Ian Witlen / Rmv/ZUMA Press/Newscom


Scot Peterson, the 54-year-old Marjory Stoneman Douglas school resource officer who resigned after security footage revealed he made no effort to engage alleged mass killer Nikolas Cruz during the rampage last week, previously lobbied Broward County school officials to continue funding a program that allowed cops to live in mobile homes on school property rent-free.

Not only did Peterson fail to confront Cruz—he also failed to assist a previous investigation, undertaken by state authorities, to determine whether Cruz was a threat to himself or others. His mistakes compound the errors made by other law enforcement entities, including the FBI and Broward County PD.

The housing program was in effect at 32 different Broward County schools. Officials reasoned that cops living at the schools would mean 24-hour security. But a 2015 audit determined that the program was a waste of money.

The auditor said, "Frankly, I'm embarrassed," and "I would shut it down immediately," according to the Sun Sentinel. Officials could find no evidence that the live-in cops were deterring crime.

Officer Peterson took a different view.

About a dozen officers from the program attended the meeting. They called the report skewed and lauded the advantage of keeping law enforcement on school grounds.

"These colleagues work hard. We are crime prevention, an audit report will never show how much we prevent," said Scot Peterson, an officer who has lived at Atlantic Technical College in Coconut Creek since 2000. He said he's arrested several juveniles for breaking into school property.

Yet according to the audit, one of the officers had even made the decision to sublet his on-campus mobile home to two people who weren't police officers. Most of the officers did not turn in monthly reports detailing their activities, and failed to respond to 73 percent of security alarm triggers. But ending the program would be unfair, said Peterson. "You are talking about the livelihood of some of these people," he said at the time.

The housing program for school resource officers wasn't really about safety. It was welfare for state employees. Seen through this lens, Peterson's utter failure to confront the shooter isn't particularly surprising.

The New York Times has more information on Peterson:

In February 2016, the sheriff's office received what it described as "thirdhand information" that Mr. Cruz "planned to shoot up the school" and had posted a picture on Instagram of a "juvenile with guns." A deputy determined that Mr. Cruz had knives and a BB gun and forwarded the information to the school resource officer at Stoneman Douglas High. That was Deputy Peterson.

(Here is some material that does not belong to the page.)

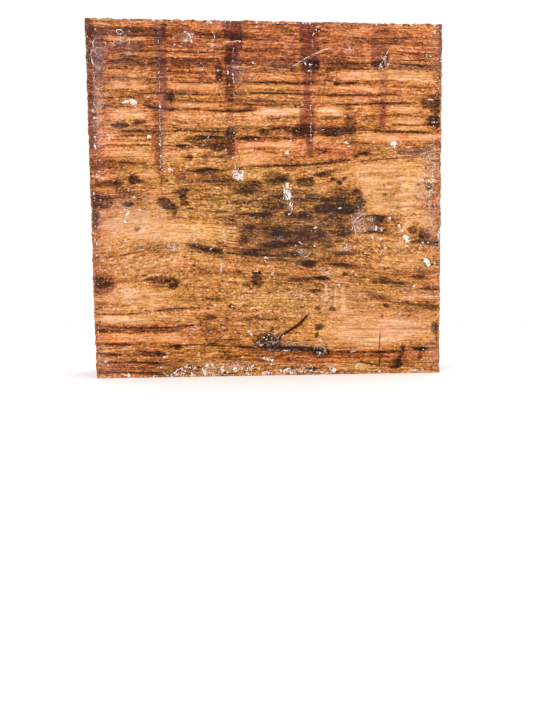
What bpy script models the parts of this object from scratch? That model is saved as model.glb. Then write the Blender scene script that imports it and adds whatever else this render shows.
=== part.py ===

The Times also notes that the Florida Department of Children and Families—the state's child protective services agency—investigated Cruz in 2016 but determined that he was not at risk of harming himself or others.

According to the agency, its Adult Protective Investigator (API) attempted to talk to Stoneman Douglas's SRO (Peterson, presumably) about Cruz, but:

The school resource officer was contacted and refused to provide specific information to the investigator. Florida law does not give APS the authority to compel law enforcement to provide additional information during an investigation.

We can add this oversight to the lengthy and ever-growing list of catastrophic law enforcement failures at play in the Parkland shooting. Don't let anyone say putting even more cops in schools is a reasonable response.